RAVANNA SPENCER, PLAINTIFF,
v.
JEFFREY BEARD, ET AL., DEFENDANTS.



The opinion of the court was delivered by: Magistrate Judge Carlson

MEMORANDUM

I. INTRODUCTION

Plaintiff Ravanna Spencer, an inmate within the custody of the Pennsylvania Department of Corrections, brought this lawsuit against a number of corrections officials, alleging that these officials subjected him to unlawful excessive force during a cell extraction on May 13, 2006, and thereafter placed him in a prison cell without clothing, food, water, or adequate heat for an extended period of time. Plaintiff's claims alleging that the officers used excessive force were bifurcated from his claims regarding the allegedly unlawful conditions of his confinement, and tried before a jury on May 17 and 18, 2010.*fn1 A jury returned a verdict favor of the corrections defendants on Plaintiff's Eighth Amendment excessive force claims.

Following this trial, the parties engaged in further discovery regarding Mr. Spencer's claims that the conditions of his confinement following his cell extraction in May 2006 violated his right to be free from cruel and unusual punishment in violation of the Eighth Amendment. At the conclusion of this discovery period, Defendants moved for summary judgment on Plaintiff's remaining claims, arguing that Plaintiff failed to exhaust his administrative remedies with respect to these claims prior to bringing this lawsuit, and that such claims are now barred from being tried in federal court. (Doc. 224.) Additionally, Defendants maintain that Plaintiff's allegations are literally incredible, and that the evidence he relies on in support of his claims -- namely, his own self-serving testimony -- should not be found sufficient to create a dispute of material fact regarding Plaintiff's claims that he was literally kept without food or water for a week or more, or left unclothed in a prison cell below freezing temperatures for weeks, because Plaintiff's claims are defied by the laws of science.

Upon review, we agree with Defendants that Plaintiff failed to exhaust his administrative remedies with respect to his claim regarding the conditions of his confinement, and that summary judgment is, therefore, warranted.

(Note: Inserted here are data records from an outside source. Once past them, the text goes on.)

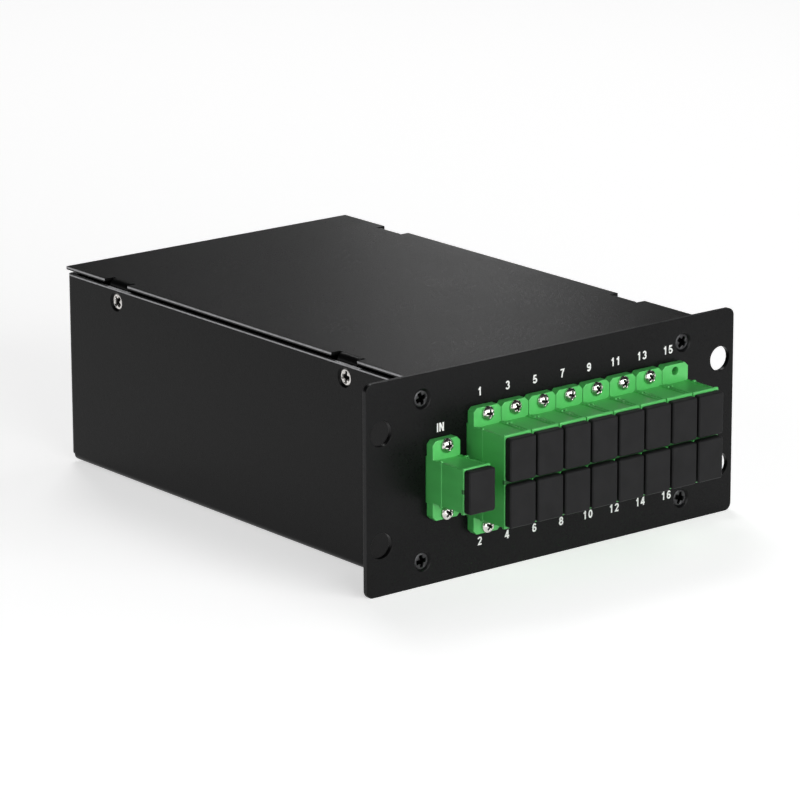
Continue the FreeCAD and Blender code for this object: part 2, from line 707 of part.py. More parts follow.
def fibre_loom():
    """The woven sleeve with the output fibres: round the rear, forward, and into the splitter."""
    rear_y, front_y = LOOM_BIG_Y, MODULE_FRONT_Y - GLAND_L
    small_x = -LOOM_BIG_R + LOOM_SMALL_R
    start = V(LOOM_BIG_R, LOOM_START_Y, LOOM_Z)
    left = V(-LOOM_BIG_R, rear_y, LOOM_Z)
    inner = V(small_x + LOOM_SMALL_R, front_y, LOOM_Z)
    lead = min(LOOM_START_L, GLAND_L)
    first = loom_section(start, X_AXIS).extrude(Y_AXIS * LOOM_START_L)
    big = loom_section(start + Y_AXIS * LOOM_START_L, X_AXIS).revolve(V(0, rear_y, 0), Z_AXIS, 180)
    back = loom_section(left, X_AXIS).extrude(-Y_AXIS * (rear_y - front_y + lead))
    turn_y = front_y - lead
    small = loom_section(V(-LOOM_BIG_R, turn_y, LOOM_Z), X_AXIS).revolve(V(small_x, turn_y, 0), Z_AXIS, 180)
    last = loom_section(inner, X_AXIS).extrude(-Y_AXIS * lead)
    return fused([first, big, back, small, last])


def routed_fibre(points):
    """A fibre along straight runs joined by the largest tangent arcs that they allow."""
    edges = []
    last = points[0]
    for before, corner, after in zip(points, points[1:], points[2:]):
        to_before = (before - corner).normalize()
        to_after = (after - corner).normalize()
        half_turn = (math.pi - to_before.getAngle(to_after)) / 2
        cut_back = BEND_SHARE * min(before.distanceToPoint(corner), after.distanceToPoint(corner))
        radius = cut_back / math.tan(half_turn)
        bisector = (to_before + to_after).normalize()
        centre = corner + bisector * math.hypot(radius, cut_back)
        arc_from, arc_to = corner + to_before * cut_back, corner + to_after * cut_back
        edges.append(Part.LineSegment(last, arc_from).toShape())
        edges.append(Part.Arc(arc_from, centre - bisector * radius, arc_to).toShape())
        last = arc_to
    edges.append(Part.LineSegment(last, points[-1]).toShape())
    section = Part.Face(Part.Wire(Part.makeCircle(FIBRE_D / 2, points[0], points[1] - points[0])))
    return Part.Wire(edges).makePipe(section)


def output_fibres():
    """The sixteen fibres from the plugs to the woven sleeve, in two layers of eight lanes."""
    fibres = []
    for index in range(COLUMNS):
        lane = (index - (COLUMNS - 1) / 2) * LANE_PITCH
        for up in (1, -1):
            x, z = column_x(index), up * PORT_PITCH / 2
            lane_z = LOOM_Z + up * LANE_PITCH / 2
            turn_y = LOOM_START_Y - LANE_RUN_L - LANE_MITRE * lane + up * LAYER_MITRE * LANE_PITCH / 2
            fibres.append(
                routed_fibre(
                    [
                        V(x, BOOT_END, z),
                        V(x, BOOT_END + TAIL_RUN_L, z),
                        V(LOOM_BIG_R + lane, turn_y, lane_z),
                        V(LOOM_BIG_R + lane, LOOM_START_Y, lane_z),
                    ]
                )
            )
    return Part.makeCompound(fibres)


def input_fibre():
    """The fibre from the single adapter's plug, round a turn, to the splitter's input."""
    turn_y = MODULE_REAR_Y + GLAND_L + INPUT_EXIT_L
    side_x = -2 * INPUT_TURN_R
    return routed_fibre(
        [
            V(0, MODULE_REAR_Y + GLAND_L, MODULE_Z),
            V(0, turn_y + INPUT_TURN_R, MODULE_Z),
            V(side_x, turn_y + INPUT_TURN_R, MODULE_Z),
            V(side_x, turn_y - INPUT_BACK_RUN_L, MODULE_Z),
            V(IN_X, BOOT_END + TAIL_RUN_L, 0),
            V(IN_X, BOOT_END, 0),
        ]
    )


# ---------------------------------------------------------------- the whole cassette


def port_rows():
    """X and Z of the sixteen numbered ports, the upper one of each column first."""
    rows = []
    for index in range(COLUMNS):
        rows += [(column_x(index), PORT_PITCH / 2), (column_x(index), -PORT_PITCH / 2)]
    return rows


def sub_parts():
    """Every node's name and its shape."""
    parts = {
        "front_panel": front_panel(),
        "base_tray": base_tray(),
        "top_cover": top_cover(),
        "panel_screws": countersunk_screws(panel_screw_points()),
        "cover_screws": countersunk_screws(side_screw_points()),
        "adapter_screws": adapter_screws(),
        "adapter_in": adapter(IN_X, [0], SINGLE_H, SINGLE_FLANGE_H, SINGLE_SCREW_PITCH),
        "insert_in": port_insert(IN_X, 0),
        "plug_in": plug(IN_X, 0),
        "dust_cap_in": dust_cap(IN_X, 0),
    }
    for index in range(COLUMNS):
        x = column_x(index)
        name = column_name(index)
        heights = [PORT_PITCH / 2, -PORT_PITCH / 2]
        parts["adapter_" + name] = adapter(x, heights, DUPLEX_H, DUPLEX_FLANGE_H, DUPLEX_SCREW_PITCH)
        parts["inserts_" + name] = Part.makeCompound([port_insert(x, z) for z in heights])
        parts["plugs_" + name] = Part.makeCompound([plug(x, z) for z in heights])
    for number, (x, z) in enumerate(port_rows(), start=1):
        parts["dust_cap_%02d" % number] = dust_cap(x, z)
    ports = [(IN_X, 0)] + port_rows()
    parts["alignment_sleeves"] = Part.makeCompound([alignment_sleeve(x, z) for x, z in ports])
    parts["plug_boots"] = Part.makeCompound([plug_boot(x, z) for x, z in ports])
    parts["splitter_module"] = splitter_module()
    parts["module_glands"] = module_glands()
    parts["module_clips"] = module_clips()
    parts["fibre_loom"] = fibre_loom()
    parts["output_fibres"] = output_fibres()
    parts["input_fibre"] = input_fibre()
    return parts


def main():
    """Writes one STEP file for every node."""
    os.makedirs("parts", exist_ok=True)
    for name, shape in sub_parts().items():
        shape.exportStep("parts/%s.step" % name)


main()
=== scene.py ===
import json
import logging
import math
from dataclasses import dataclass, field
from enum import Enum
from typing import Any, Union

import bmesh
import bpy
import numpy as np
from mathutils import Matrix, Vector

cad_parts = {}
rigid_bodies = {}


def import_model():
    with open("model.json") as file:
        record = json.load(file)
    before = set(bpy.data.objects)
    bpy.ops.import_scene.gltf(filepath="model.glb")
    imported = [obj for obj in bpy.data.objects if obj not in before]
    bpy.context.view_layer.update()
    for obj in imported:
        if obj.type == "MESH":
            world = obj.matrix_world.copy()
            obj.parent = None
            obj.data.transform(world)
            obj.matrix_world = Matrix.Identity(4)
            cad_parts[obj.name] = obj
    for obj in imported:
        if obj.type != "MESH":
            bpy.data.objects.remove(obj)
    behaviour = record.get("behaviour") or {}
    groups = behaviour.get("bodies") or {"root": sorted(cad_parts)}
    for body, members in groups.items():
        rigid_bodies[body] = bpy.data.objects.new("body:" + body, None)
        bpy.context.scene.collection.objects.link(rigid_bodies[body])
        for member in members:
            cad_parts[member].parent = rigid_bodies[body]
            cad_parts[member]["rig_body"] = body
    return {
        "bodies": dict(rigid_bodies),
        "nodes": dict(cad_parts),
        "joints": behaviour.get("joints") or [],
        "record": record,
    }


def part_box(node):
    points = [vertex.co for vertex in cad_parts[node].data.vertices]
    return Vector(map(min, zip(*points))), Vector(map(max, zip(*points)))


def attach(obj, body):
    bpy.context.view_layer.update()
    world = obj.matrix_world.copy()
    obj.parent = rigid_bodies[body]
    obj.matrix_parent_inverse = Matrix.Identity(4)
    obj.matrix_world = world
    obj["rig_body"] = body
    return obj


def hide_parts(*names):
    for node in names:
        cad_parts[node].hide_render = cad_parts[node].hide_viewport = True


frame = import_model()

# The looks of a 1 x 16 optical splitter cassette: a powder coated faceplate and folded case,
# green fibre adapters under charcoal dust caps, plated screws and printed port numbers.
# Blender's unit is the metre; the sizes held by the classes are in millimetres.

log = logging.getLogger("cassette")

MM = 0.001
Colour = tuple[float, float, float]
Number = Union["Val", float]


# ---------------------------------------------------------------- shader expressions


class Val:
    """A value socket with arithmetic: an expression on values adds its Math nodes."""

    def __init__(self, graph: "Graph", socket: bpy.types.NodeSocket) -> None:
        """Keeps the socket and the graph that it belongs to."""
        self.graph = graph
        self.socket = socket

    def __add__(self, other: Number) -> "Val":
        """Sum with a value or a number."""
        return self.graph.math("ADD", self, other)

    def __sub__(self, other: Number) -> "Val":
        """Difference with a value or a number."""
        return self.graph.math("SUBTRACT", self, other)

    def __rsub__(self, other: Number) -> "Val":
        """A number less this value."""
        return self.graph.math("SUBTRACT", other, self)

    def __mul__(self, other: Number) -> "Val":
        """Product with a value or a number."""
        return self.graph.math("MULTIPLY", self, other)

    def __gt__(self, other: Number) -> "Val":
        """1 where this value is the greater, else 0."""
        return self.graph.math("GREATER_THAN", self, other)

    def __abs__(self) -> "Val":
        """Size without sign."""
        return self.graph.math("ABSOLUTE", self)

    def sine(self) -> "Val":
        """Sine of this value in radians."""
        return self.graph.math("SINE", self)

    def most(self, other: Number) -> "Val":
        """The greater of the two."""
        return self.graph.math("MAXIMUM", self, other)

    def between(self, low: float, high: float) -> "Val":
        """0 up to low, 1 from high on, and an S-shaped step between.

        Args:
            low: where the step starts.
            high: where it ends.

        Returns:
            The step's value.
        """
        node = self.graph.node(
            "ShaderNodeMapRange",
            {"interpolation_type": "SMOOTHSTEP"},
            {"Value": self, "From Min": low, "From Max": high},
        )
        return Val(self.graph, node.outputs[0])

    __radd__ = __add__
    __rmul__ = __mul__


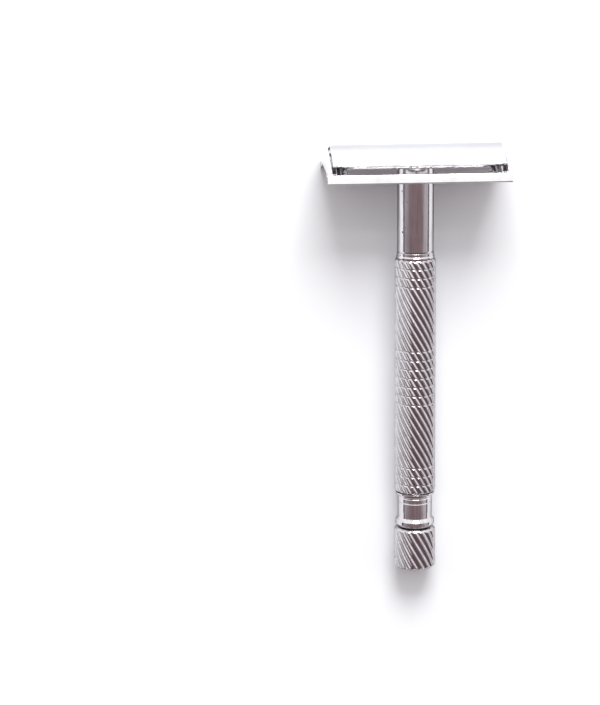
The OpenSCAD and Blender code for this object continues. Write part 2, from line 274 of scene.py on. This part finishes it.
def metal(name, colour, rough, spread=0.04, tone=0.06, scale=900, bump=0.0, pits=0.0,
          anisotropic=0.0, streaks=0.0, rim=1.0, heights=(), pit_scale=700):
    """Metal with a noisy roughness and tone, fine unevenness, and dark pits and lengthwise
    streaks if asked. rim darkens it at grazing angles. heights are (height over the guard's
    foot in mm, shade) stops of painted shade multiplied into the colour, lowest first."""
    mat = bpy.data.materials.new(name)
    mat.use_nodes = True
    nodes, links = mat.node_tree.nodes, mat.node_tree.links
    shader = nodes["Principled BSDF"]
    shader.inputs["Metallic"].default_value = 1.0
    shader.inputs["Specular IOR Level"].default_value = 0.5
    shader.inputs["Anisotropic"].default_value = anisotropic
    place = nodes.new("ShaderNodeTexCoord")

    def noise(size, detail, low, high):
        tex = nodes.new("ShaderNodeTexNoise")
        tex.inputs["Scale"].default_value = size
        tex.inputs["Detail"].default_value = detail
        links.new(place.outputs["Object"], tex.inputs["Vector"])
        span = nodes.new("ShaderNodeMapRange")
        span.inputs["From Min"].default_value = 0.3
        span.inputs["From Max"].default_value = 0.7
        span.inputs["To Min"].default_value = low
        span.inputs["To Max"].default_value = high
        links.new(tex.outputs["Fac"], span.inputs["Value"])
        return span.outputs["Result"]

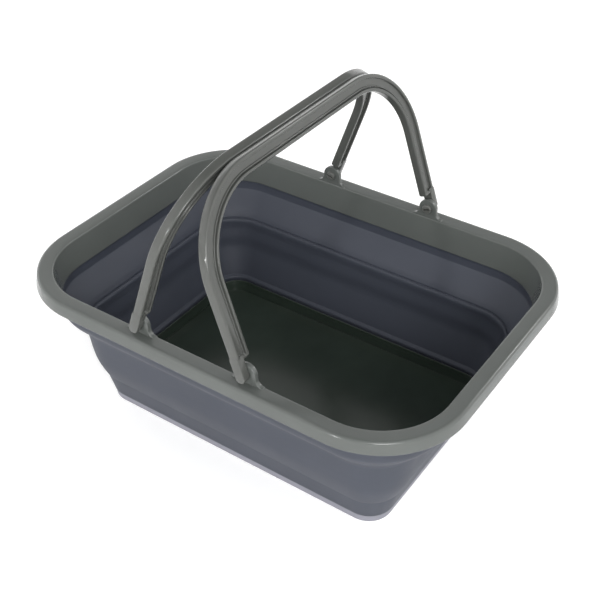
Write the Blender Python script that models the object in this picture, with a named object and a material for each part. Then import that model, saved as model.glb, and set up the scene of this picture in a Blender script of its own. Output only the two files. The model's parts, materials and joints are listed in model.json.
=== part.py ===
"""Collapsible pet bathtub: a hard rim frame, a soft folding wall, a hard base and swinging carry handles.

Frame: X along the tub's length, Y across its width, Z up. The origin is the middle of the face it stands on.
Every level of the tub is a rounded rectangle. Its inset is how far its ends lie inside the rim's ends.
"""

import math

import bmesh
import bpy
from mathutils import Matrix, Vector

# Rim: a broad flat flange with a skirt turned down outside and a deep collar inside.
RIM_LENGTH = 0.430
RIM_WIDTH = 0.320
RIM_TOP = 0.1536
RIM_RADIUS = 0.080
RIM_WALL = 0.0024
FLANGE_WIDTH = 0.0150
FLANGE_FALL = 0.0008
SKIRT_DROP = 0.0123
SKIRT_FLARE = 0.0017
OUTER_EDGE_RADIUS = 0.003
INNER_EDGE_RADIUS = 0.0018
COLLAR_INSET = 0.0202
COLLAR_DROP = 0.0284

# Base: a shallow hard tray on a foot ring, with a dark floor panel dropped into it.
BASE_LENGTH = 0.314
BASE_WIDTH = 0.207
BASE_RADIUS = 0.023
BASE_HEIGHT = 0.0086
BASE_WALL = 0.0024
BASE_EDGE = 0.0014
FOOT_RING_WIDTH = 0.008
FOOT_RECESS = 0.0022
TRAY_FLOOR = 0.0054
PANEL_THICKNESS = 0.002
PANEL_BORDER = 0.0048
PANEL_SLOPE = 0.0012

# Soft wall: three tapered bands, each nesting inside the one above it, with a bead at each fold.
WALL = 0.0020
UPPER_FOLD = 0.0885
LOWER_FOLD = 0.0290
UPPER_BAND_TOP_INSET = 0.0172
UPPER_BAND_FOOT_INSET = 0.0347
MIDDLE_TOP_INSET = 0.0378
MIDDLE_KNEE_INSET = 0.0413
MIDDLE_KNEE = 0.056
MIDDLE_FOOT_INSET = 0.0508
LOWER_TOP_INSET = 0.0540
LOWER_FOOT_OVERHANG = 0.0012
UPPER_BEAD_HEIGHT = 0.0035
LOWER_BEAD_HEIGHT = 0.0048
BEAD_WIDTH = 0.0042
UPPER_BULGE = 1.2
MIDDLE_BULGE = 1.5
MIDDLE_FOOT_BULGE = 1.3
LOWER_BULGE = 1.2

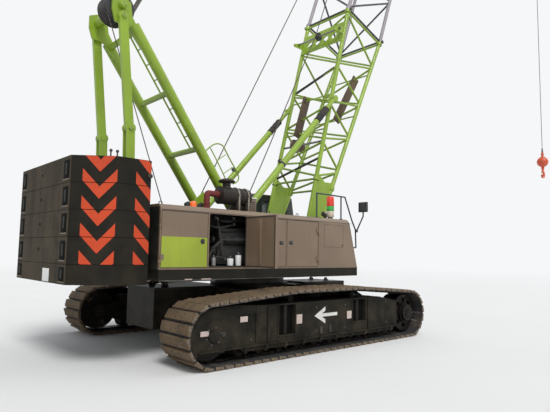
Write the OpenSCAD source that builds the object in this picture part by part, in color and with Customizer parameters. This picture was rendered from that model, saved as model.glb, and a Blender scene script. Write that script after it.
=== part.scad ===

II. FACTUAL BACKGROUND AND PROCEDURAL HISTORY

In May 2006, Plaintiff Ravenna Spencer was housed in the Special Management Unit (SMU) at the State Correctional Institution at Camp Hill (SCI-Camp Hill), where he was serving a prison sentence following a conviction for robbery. The record shows that during this time, Spencer had persistently violated a number of prison disciplinary rules, including repeatedly covering the window to his cell door, refusing to comply with various demands and requests of corrections officials, and smearing his own excrement throughout his cell.

Thus, on May 2, 2006, all items were removed from Spencer's cell in the SMU because he had covered his cell door and smeared his feces all over his cell. (Doc. 226, Ex. A, Level 5 Adjustment Record at 3.)*fn2 Only two days later, Spencer again covered his cell door and refused orders to remove the items. (Id.) As a result, corrections officials physically removed Spencer from his cell and placed him cell C1-02. (Id.) Two days later, Spencer once again smeared his own waste on the walls of his cell. (Id.)

One week later, on May 13, 2006, Spencer had once again covered the window to his cell and refused orders to remove the items. (Doc. 226, Ex. B, Extraordinary Occurrence Report at 2.)*fn3 As a result, corrections officials were compelled again to physically extract Spencer from cell C1-02 and move him to cell C1-01. (Id.) Shortly after midnight on the next morning, in another example of this persistent refusal to comply with prison rules orders from corrections officers, Spencer once again covered the window to his cell door with toilet paper and refused orders to remove it. (Doc. 226, Ex. C, May 14, 2006 Extraordinary Incident Report at 2.)*fn4 Accordingly, at 12:14 a.m. on May 14, 2006, Spencer was once again physically removed from his cell and placed in cell C1-13. (Id.)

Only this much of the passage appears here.